Our approach to analysing the geological evidence has been to focus on regional solutions with a careful analysis of available field data and, where necessary, to complement existing information with new data. This has taken my students, colleagues, and not-often enough myself, to many parts of the world where the sea-level response was expected to be particularly sensitive to certain ice or earth parameters: including across Scandinavia, Greenland, the Mediterranean, several locations in Australia, Antarctica and most recently the Seychelles. This has been a slow process but has enabled us to develop inversion schemes of field data that permitted the largely unknown mantle viscosity to be determined despite the only partial knowledge of the past ice sheets. Thus we concluded that the mantle viscosity increased substantially with depth (by a factor of 20-50 between the average values for the upper and lower mantles). This is now widely accepted and has important consequences for modelling mantle convection. More challenging has been the determination of lateral variations in mantle viscosity and we have made some progress down this path by focussing on regional solutions rather than attempting a single global solution. The lateral variation in the average upper mantle viscosity that we infer is less than a factor of ten higher for the mantle beneath the ancient continents than for the mantle beneath young oceanic lithosphere. This is less than we expected from a-priori considerations of laboratory-based flow laws and lateral temperature variations inferred from surface heat-flow measurements and we do not yet have a satisfactory explanation.
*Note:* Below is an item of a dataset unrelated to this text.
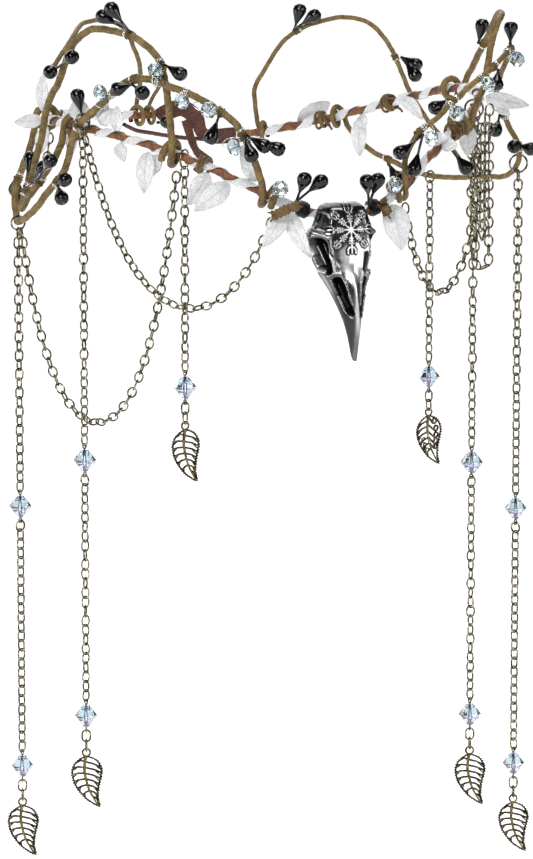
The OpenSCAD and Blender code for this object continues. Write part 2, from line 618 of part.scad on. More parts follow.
// Ribbed ribbon knotted between the hoop's two ends
tie_path = [
  [-171.5, -1, -12], [-174, -3, -9.5], [-178, -5, -8], [-182, -6, -12], [-184, -5, -18],
  [-187, -4, -20], [-192, -2, -20], [-194.5, -1, -20]
];
tie_tail = [[-179, -5.5, -13], [-180, -7.5, -20], [-182, -8.5, -26], [-186, -8, -30]];
module tie_ribbon() {
  color("sienna") {
    sweep(route(tie_path), [[-4.5, -0.6], [4.5, -0.6], [4.5, 0.6], [-4.5, 0.6]], [0, 0, 1]);
    sweep(route(tie_tail), [[-2, -0.5], [2, -0.5], [2, 0.5], [-2, 0.5]], [1, 0, 0]);
  }
}
lace_path = [
  [-161, 1, -13.9], [-165.5, 1.5, -16.8], [-170, 1, -18.2], [-175, -1, -19.6], [-180, -2.8, -20.6],
  [-187, -1.8, -21.5], [-190.5, -0.5, -22], [-194, 1.2, -22.4], [-199, 3.6, -22.2]
];
module tie_lace() {
  color("saddlebrown") tube(route(lace_path), 0.9);
}

// One open oval link of round wire, its length along Z
module link() {
  bend_r = (link_w - link_wire) / 2;
  straight = link_l - link_w;
  for (end = [-1, 1])
    translate([0, 0, end * straight / 2])
      rotate([90, end > 0 ? 0 : 180, 0])
        rotate_extrude(angle = 180, $fn = 24) translate([bend_r, 0]) circle(d = link_wire, $fn = 14);
  for (side = [-1, 1])
    translate([side * bend_r, 0, -straight / 2]) cylinder(d = link_wire, h = straight, $fn = 14);
}
// A straight run of links below a height, each turned a little over or under a quarter
module links(d, z, n, turn, step) {
  color("darkkhaki")
    translate([drop_xy(d).x, drop_xy(d).y, 0])
      for (i = [0:n - 1])
        translate([0, 0, z - i * link_pitch])
          rotate(turn + step * i)
            link();
}
// The same run as one plain cord of the links' width
module chain_cord(d, top, bottom) {
  color("darkkhaki")
    translate([drop_xy(d).x, drop_xy(d).y, bottom])
      cylinder(r = cord_chain_r, h = top - bottom, $fn = 16);
}
module upper_links(name) {
  d = drop_row(name);
  links(d, first_link_z(d), d[5], first_turn(d), 90 + twist(d));
}
module lower_links(name) {
  d = drop_row(name);
  links(d, low_link_z(d), d[6], low_turn(d) - 90 * d[6], 90);
  charm_links(d);
}
module charm_links(d) {
  links(d, end_link_z(d), d[7], charm_turn(d) + 90 * d[7], 90);
}
module upper_cord(name) {
  d = drop_row(name);
  chain_cord(d, hang_z(d) - hang_ring_r(d) - ring_wire / 2 - gap, last_link_z(d) - 1);
}
module lower_cord(name) {
  d = drop_row(name);
  chain_cord(d, ring_z(d) - ring_r - ring_wire / 2 - gap, low_last_z(d) - 1);
}
module short_links() {
  for (name = ["left_inner", "left_mid", "right_inner", "right_mid"]) charm_links(drop_row(name));
}
module swag(q, n, rise = []) {
  color("darkkhaki")
    tube(concat(swag_path(q[0], q[1], q[2], n), [for (r = rise) spot(r)]), cord_chain_r);
}
module chain_loop(q) {
  color("darkkhaki") tube(loop_path(q[0], q[1], q[2], 8), cord_chain_r);
}
left_short = [[-104, -1, -5], [-104.4, -0.6, -12], [-105, 0, -18], [-105.4, 0.6, -24]];
module chain_left_short() {
  color("darkkhaki") tube(route(left_short, 1), cord_chain_r);
}

// Rings that the chains hang from, and the round ring below each upper bead
module rings() {
  color("darkkhaki")
    for (d = drops) {
      translate([drop_xy(d).x, drop_xy(d).y, hang_z(d)])
        rotate([90, 0, first_turn(d) + 90])
          torus(hang_ring_r(d), ring_wire);
      if (d[6] > 0)
        translate([drop_xy(d).x, drop_xy(d).y, ring_z(d)])
          rotate([90, 0, link_turn(d, d[5] - 1)])
            torus(ring_r, ring_wire);
    }
}

// A wire through a bead with a round eye at each end
module pins() {
  color("darkkhaki")
    for (d = drops) {
      upper_turn = link_turn(d, d[5] - 1) + 90;
      end_turn = charm_turn(d) + 90 * (d[7] + 1);
      pin(d, bead_z(d), upper_turn, d[6] > 0 ? upper_turn : end_turn);
      if (d[6] > 0) pin(d, low_bead_z(d), low_turn(d), end_turn);
    }
}
module pin(d, z, upper_turn, lower_turn) {
  translate([drop_xy(d).x, drop_xy(d).y, z]) {
    cylinder(d = loop_wire, h = 2 * (bead_to_eye - loop_r), center = true, $fn = 16);
    translate([0, 0, bead_to_eye]) rotate([90, 0, upper_turn]) torus(loop_r, loop_wire);
    translate([0, 0, -bead_to_eye]) rotate([90, 0, lower_turn]) torus(loop_r, loop_wire);
  }
}
module bicones() {
  color("lightskyblue")
    for (d = drops, z = d[6] > 0 ? [bead_z(d), low_bead_z(d)] : [bead_z(d)])
      translate([drop_xy(d).x, drop_xy(d).y, z])
        cut_bead(bicone_d, bicone_h, 0.5, 2.4, 1);
}

// Pierced leaf charm in its own plane, hung from its loop at the origin
charm_rim = 0.9;
charm_rib = 0.5;
vein = 0.45;
vein_pitch = 2.35;
vein_slope = 0.45;
module charm_outline() {
  polygon(concat(
    [for (q = charm_rows) [q[1], -q[0]]],
    [for (i = [len(charm_rows) - 1:-1:0]) [charm_rows[i][3], -charm_rows[i][0]]]));
}
// The midrib, from its left edge to its right
module charm_midrib() {
  polygon(concat(
    [for (q = charm_rows) [q[2] - 0.35, -q[0]]],
    [for (i = [len(charm_rows) - 1:-1:0]) [charm_rows[i][2] + 0.35, -charm_rows[i][0]]]));
}
// The open part of one half, between rim and midrib, less its slanted veins
module charm_windows(side) {
  edge = side < 0 ? 1 : 3;
  open = [for (q = charm_rows) if (side * (q[edge] - q[2]) > charm_rim + charm_rib + 0.3) q];
  difference() {
    polygon(concat(
      [for (q = open) [q[2] + side * charm_rib, -q[0]]],
      [for (i = [len(open) - 1:-1:0]) [open[i][edge] - side * charm_rim, -open[i][0]]]));
    for (i = [1:7])
      polygon([for (q = [[-1, 0], [9, 0], [9, vein], [-1, vein]])
        [side * q.x, -i * vein_pitch - q.y - vein_slope * q.x]]);
  }
}
module charm(name) {
  d = drop_row(name);
  color("darkgoldenrod")
    translate([drop_xy(d).x, drop_xy(d).y, charm_z(d)])
      rotate([90, 0, charm_turn(d)])
        scale(charm_l / 20.2) {
          torus(charm_loop_r, charm_loop_wire);
          translate([0, -charm_loop_r, 0]) {
            linear_extrude(charm_t, center = true)
              difference() {
                charm_outline();
                charm_windows(-1);
                charm_windows(1);
              }
            translate([0, 0, charm_t / 2 - 0.1]) linear_extrude(0.6) charm_midrib();
          }
        }
}

hoop();
leaf_ribbon();
leaves(left_leaves);  // leaves_left
leaves(front_leaves);  // leaves_front
leaves(right_leaves);  // leaves_right
leaves(back_leaves);  // leaves_back
vine_left_long();
vine_left_tall();
vine_left_rear();
vine_left_twig();
vine_back_arch();
vine_right_long();
vine_right_tall();
bindings();
berries(left_berries);  // berries_left
berries(low_berries);  // berries_left_low
berries(front_berries);  // berries_front
berries(right_berries);  // berries_right
berries(back_berries);  // berries_back
glass(left_glass);  // glass_left
glass(right_glass);  // glass_right
skull();
temple_lashings();
cut_stubs();
tie_ribbon();
tie_lace();
upper_links("left_outer");  // chain_left_outer
lower_links("left_outer");  // chain_left_outer_low
upper_links("right_outer");  // chain_right_outer
lower_links("right_outer");  // chain_right_outer_low
upper_cord("left_inner");  // chain_left_inner
lower_cord("left_inner");  // chain_left_inner_low
upper_cord("right_inner");  // chain_right_inner
lower_cord("right_inner");  // chain_right_inner_low
upper_cord("left_mid");  // chain_left_mid
upper_cord("right_mid");  // chain_right_mid
swag(swag_left, 22);  // chain_swag_left
swag(swag_front, 16);  // chain_swag_front
swag(swag_right, 16, swag_right_rise);  // chain_swag_right
chain_loop(loop_right);  // chain_loop_right
chain_left_short();
short_links();  // charm_links
rings();
pins();
bicones();
charm("left_outer");  // charm_left_outer
charm("left_inner");  // charm_left_inner
charm("left_mid");  // charm_left_mid
charm("right_outer");  // charm_right_outer
charm("right_inner");  // charm_right_inner
charm("right_mid");  // charm_right_mid
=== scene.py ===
# Elf crown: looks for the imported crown, in metres, the skull at the front (-Y).
import math

import bmesh
import bpy
from mathutils import Matrix, Vector, noise


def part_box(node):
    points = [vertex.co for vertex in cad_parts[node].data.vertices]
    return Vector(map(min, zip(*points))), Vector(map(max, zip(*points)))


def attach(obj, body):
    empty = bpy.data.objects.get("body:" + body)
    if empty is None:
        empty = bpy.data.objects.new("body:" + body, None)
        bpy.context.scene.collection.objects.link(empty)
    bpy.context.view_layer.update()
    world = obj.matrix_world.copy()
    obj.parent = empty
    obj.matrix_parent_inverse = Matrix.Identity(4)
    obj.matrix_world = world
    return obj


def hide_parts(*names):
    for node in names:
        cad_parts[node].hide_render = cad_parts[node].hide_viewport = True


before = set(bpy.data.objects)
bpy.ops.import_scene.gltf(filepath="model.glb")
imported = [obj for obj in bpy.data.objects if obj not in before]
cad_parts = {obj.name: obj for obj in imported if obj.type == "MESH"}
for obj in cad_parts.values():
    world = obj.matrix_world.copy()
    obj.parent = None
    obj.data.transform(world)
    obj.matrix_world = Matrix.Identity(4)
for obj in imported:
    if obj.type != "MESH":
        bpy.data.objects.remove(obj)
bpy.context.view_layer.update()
mm = 0.001
turnAll = 2 * math.pi
viewTurn = -20  # the side that the photograph is taken from, in degrees
up = Vector((0, 0, 1))
xAxis, yAxis = Vector((1, 0, 0)), Vector((0, 1, 0))


# Node materials

def newMaterial(name):
    material = bpy.data.materials.new(name)
    material.use_nodes = True
    return material, material.node_tree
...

The other significant result that we established early on, in 1988, was that the Antarctica ice sheet experienced a major reduction in volume (possibly as much as 20-25% of its volume) since the onset of the global deglaciation starting about 20,000 years ago. This was reached in an iterative process, first by analysing sea level data from locations far from former ice sheets to estimate the global change in ice volume, and subtracting from this ice volume estimates from local inversions for individual northern hemisphere ice sheets where the ice margin retreat is relatively well understood and where there is a reliable data base. We are now completing one further iteration in this process but the essential conclusions about the Antarctic ice sheet are seemingly inescapable even though glaciologists may not like them: that the Antarctic ice sheet was substantially larger at the time of the LGM, extending out to the shelf edge in most locations; that melting occurred after that of the northern hemisphere ice sheets; and ongoing melting until at least 2000-3000 years ago.
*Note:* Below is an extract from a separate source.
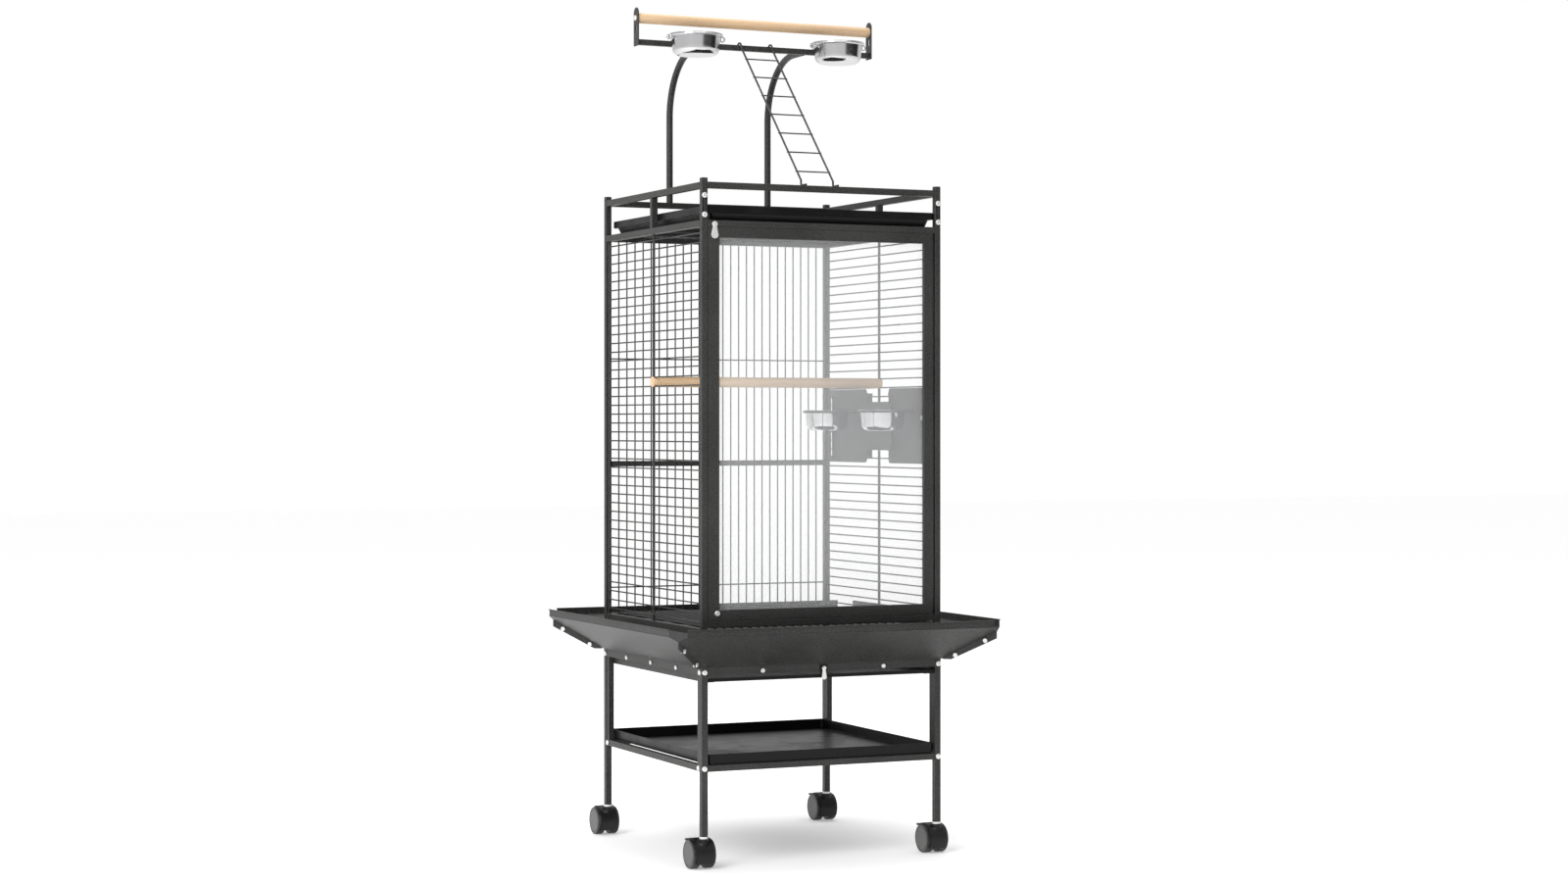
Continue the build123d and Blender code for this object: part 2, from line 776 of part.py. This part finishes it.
def cup(x, y, level, radius):
    """A round steel cup with a rolled lip, its lip's top at the level."""
    bottom = level - cup_height
    wall = cup_wall
    base = radius - cup_taper
    top = radius - slip - wall / 2
    outer = loft([Pos(0, 0, bottom) * Circle(base).face(), Pos(0, 0, level) * Circle(top).face()])
    outer = fillet(outer.edges().sort_by(Axis.Z)[0], cup_round)
    inner = loft([Pos(0, 0, bottom + wall) * Circle(base - wall).face(),
                  Pos(0, 0, level) * Circle(top - wall).face()])
    inner = fillet(inner.edges().sort_by(Axis.Z)[0], cup_round - wall)
    lip = Pos(0, 0, level - cup_edge / 2) * Cylinder(radius + cup_lip, cup_edge)
    lip = fillet(lip.edges().filter_by(GeomType.CIRCLE), cup_edge * 0.4)
    return Pos(x, y, 0) * (outer + lip - inner)


# ---- play top -----------------------------------------------------------------------------------

bar_top = bar_level + bar / 2
play_ring_level = bar_top + ring_wire / 2
play_cup_y = bar_y - bar / 2 - play_cup_radius - cup_lip - play_cup_gap
play_cup_level = play_ring_level + ring_wire / 2 + slip + cup_edge


def play_upright(sx):
    """A round tube that stands on the back rail and bends forward to the crossbar."""
    x = sx * upright_x
    path = FilletPolyline((x, post_y, railing_top), (x, post_y, bar_level), (x, bar_y + bar / 2, bar_level),
                          radius=upright_bend)
    start = Plane(origin=(x, post_y, railing_top), z_dir=(0, 0, 1))
    outside = sweep(start * Circle(upright_diameter / 2), path=path)
    inside = sweep(start * Circle(upright_diameter / 2 - tube_wall), path=path)
    return outside - inside


def crossbar():
    y0 = bar_y - bar / 2
    return hollow_x(-bar_half, bar_half, y0, y0 + bar, bar_level - bar / 2, bar_top)


def perch_strap(sx):
    """A flat strap on the end of the crossbar, round on top, with a slot under the perch."""
    face = make_face(Polyline((-strap_width / 2, strap_low), (strap_width / 2, strap_low),
                              (strap_width / 2, strap_high - strap_width / 2),
                              (-strap_width / 2, strap_high - strap_width / 2), close=True))
    face = face + Pos(0, strap_high - strap_width / 2) * Circle(strap_width / 2)
    face = face - Pos(0, bar_top + strap_slot_rise) * Rectangle(strap_slot_width, strap_slot_length)
    plate = extrude(Plane(origin=(0, bar_y, 0), x_dir=(0, 1, 0), z_dir=(1, 0, 0)) * face, strap_sheet)
    plate = Pos(bar_half, 0, 0) * plate
    hole = round_bar((bar_half - 1, bar_y, play_perch_level), (bar_half + 5, bar_y, play_perch_level), shank)
    plate = plate - hole
    return plate if sx > 0 else mirror_x(plate)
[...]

Our inversions on the northern hemisphere ice sheets have included, in chronological order, the British Isles, Scandinavia and arctic Eurasia, Greenland and North America. These models are for the time since the last glacial maximum except for Eurasia where we have been able to extend the inversions back to the penultimate glacial maximum about 140,000 years ago and including the onset of the last glacial cycle starting at ~ 115,000 years ago. The significance of the model results is that they are free of glaciological and climate assumptions so that they provide independent models for testing the driving forces of climate, or for testing feedbacks between climate and ocean circulation. This is an area ripe for speculations: for example, to initiate ice sheet growth in Arctic Russia at the start of the last glacial cycle, is global warming first required to disrupt the polar sea ice so as to produce atmospheric moisture in high and cold latitudes where currently precipitation is low? This is also an area where much more work is required before we can give much credence to such speculations.
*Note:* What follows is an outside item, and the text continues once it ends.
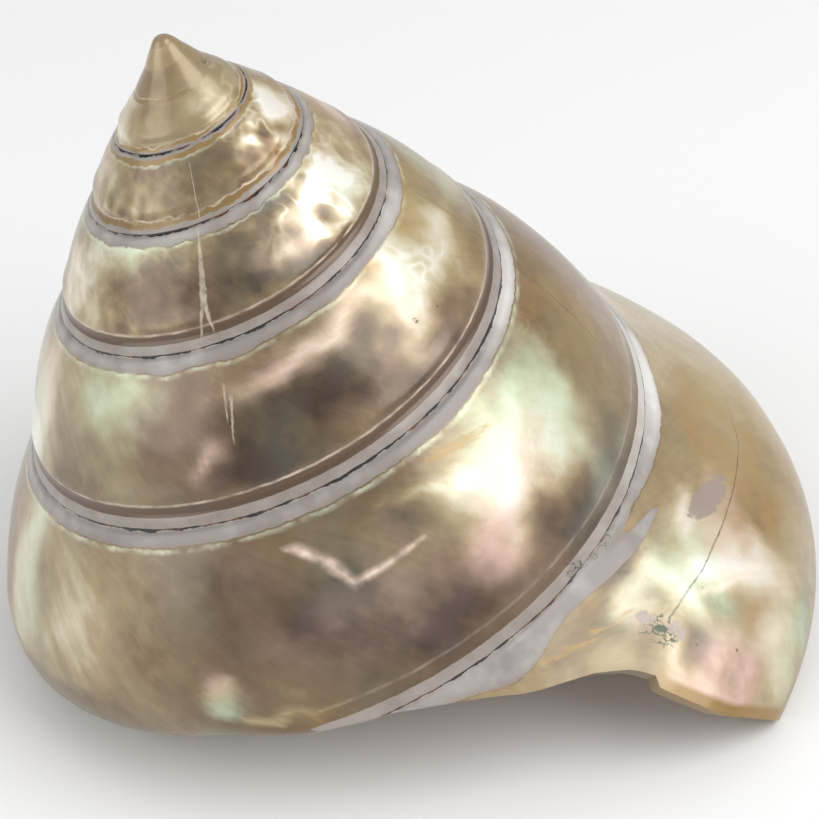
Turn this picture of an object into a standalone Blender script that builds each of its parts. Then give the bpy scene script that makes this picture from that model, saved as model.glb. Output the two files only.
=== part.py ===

As I have noted earlier, one of the features of our work has been the search for new data types. One example of this comes from the nearby fish tanks along the Tyrrhenian coast of Italy (and elsewhere in the Mediterranean) and constructed primarily during the Augustan period of the Roman Empire. I was led to these archaeological features by my two colleagues M. Anzidei (INGV) and F. Antonioli (ENEA) who, following a pioneering effort by M. Caputo (La Sapienza) several decades earlier, realized that these structures were no longer functional because of local sea level rise. What we were able to contribute through our glacial rebound modelling and assessment of tectonic contributions, was the conversion of these local observations to global inferences of sea level change over the past 2000 years. Then, by comparing these results with recent tide gauge records from nearby sites we were able to infer that the rise observed by the latter for about the last 100 years was in fact a recent phenomenon and that from ~2000 to ~100 years ago there had been little net change in ocean volume. While this does not identify the source of the most recent change in ocean volume, its coincidence with the onset of global industrialisation does point to an anthropogenic influence. We are now in the process of expanding our fish tank studies to other parts of the Mediterranean to establish a regional baseline for sea level 2000 years ago that can be used for separating the background geological contributions to sea level from the more recent human-driven contributions, for evaluating tectonic stability of the coastlines, and to provide an understanding of the functionality of other archaeological structures whose positions were controlled in some way by the sea level at the time of construction.
Whereto from here?
Humans have been aware off, and adjusted to, sea-level change throughout their existence. There have been times when coastal dwellers would have had to shift their camps regularly, either to avoid inundation as in the Persian Gulf before about 7000 years ago, or to move closer to the shore as in Scandinavia. Migratory routes will have been closed off and ocean crossings will have become wider and more dangerous. The development of successful models for sea level change through time does permit these changes to be quantified and hypotheses of human migrations to be tested. Could the fragmentation of a large near-shore island in the Aegean into the present archipelago that occurred around BC and at a time of rapid sea level rise be the origin of the Atlantis myth? Are the struggles of the Sumerian God Enki with the sea and the subsequent deluge an early explanation for the inundation of the Persian Gulf at a similar time? Further back in time, were there periods before the last glacial maximum when the Red Sea did not impose a major barrier to human movement out of Africa? These are questions where the physical and social sciences meet and that we are now able to begin to address quantitatively.
In summarizing some of my work over more years than I wish to count I have identified many loose ends and I have not achieved my goal of developing that elusive model for the Earth’s rheology to explain the response of the planet at all time and length scales. But in that journey we have identified many of the issues that need to be addressed by the next generation of researchers. I anticipate that the Balzan Prize will make a contribution to that.